A couple of times since we returned to the hotel, Daniel has tried to Suck Us Into The Madness, but we're not having it. As Raff points out later, it's different when Daniel is picking up the tab. You can't say no then, because he's the Boss. But this time, somebody else is paying. Still, Daniel is getting restless.
"You should have been in Tokyo, man," he says, squinting through a cloud of Marlboro smoke. "We got this extinguisher and whacked it, and instead of being CO2 gas, it's white powder man, and it goes everywhere, the whole room is wasted, it just explodes, a layer of ash, like Big Time Vesuvius, man, really scary."
And so on: how they're with this English guy, and he's being horrible to his Japanese girlfriend, so they just Suck Him Into The Madness - booze, drugs and bravado - and carry all his furniture up to the roof of his 29-storey apartment block. "We got the whole panoramic view of Tokyo, looking down on skyscrapers at sunrise, man. So, like, bed, settee, chairs, table, over the edge. He was Seriously Outers, man, and he was thinking it was cool, he was in Pop Video Time, man - yeah, yeah, Pop Video - thinking it was cool, and we're just taking the piss, man. It was so Hardcore, man, I'm telling you. Even the TV went over, man. So funny."
This is The Life that Daniel has lived for more than 20 years, during which he's gone through half-a-dozen windscreens. He's got the scars to prove it. Seriously Outers every time, of course. But that's Daniel. He won't rest until everything is going Big Time Wibbly Wobbly.

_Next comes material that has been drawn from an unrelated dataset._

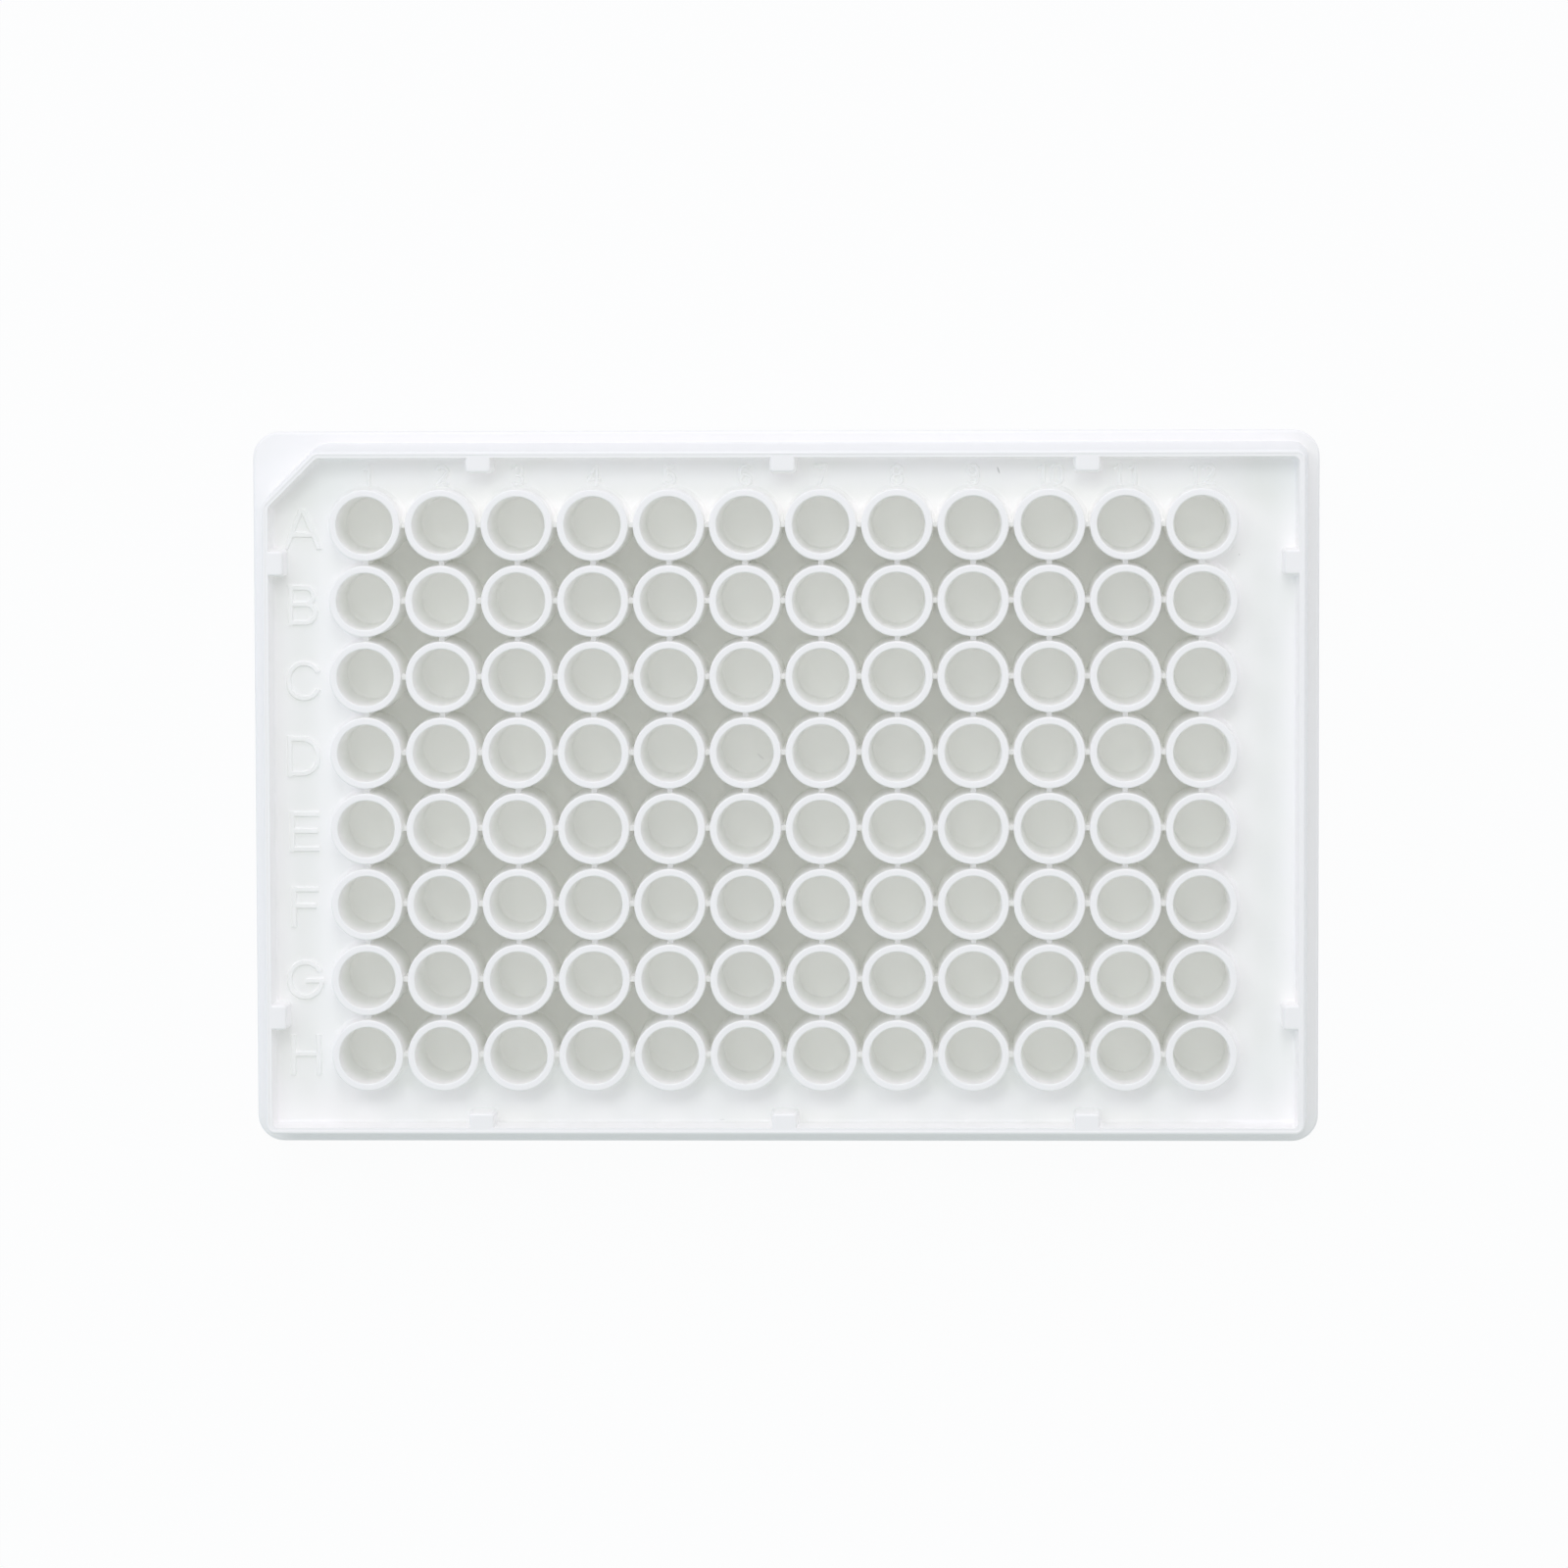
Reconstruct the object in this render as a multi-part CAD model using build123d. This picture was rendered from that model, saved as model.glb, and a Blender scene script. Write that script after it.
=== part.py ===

Out of the blue he says, "I've had a lot of trouble with police, actually. That's why a lot of our collections are like ambulance, emergency, Nine- Eleven stories." I look over at him. He's staring straight ahead, sucking on a Marlboro, looking half dead: bloodshot eyes, his face a greasy mess, all pink and grey blotches.
I ponder this statement. Is he talking about his father? I'll never know. When I turn back to ask him, he's fast asleep.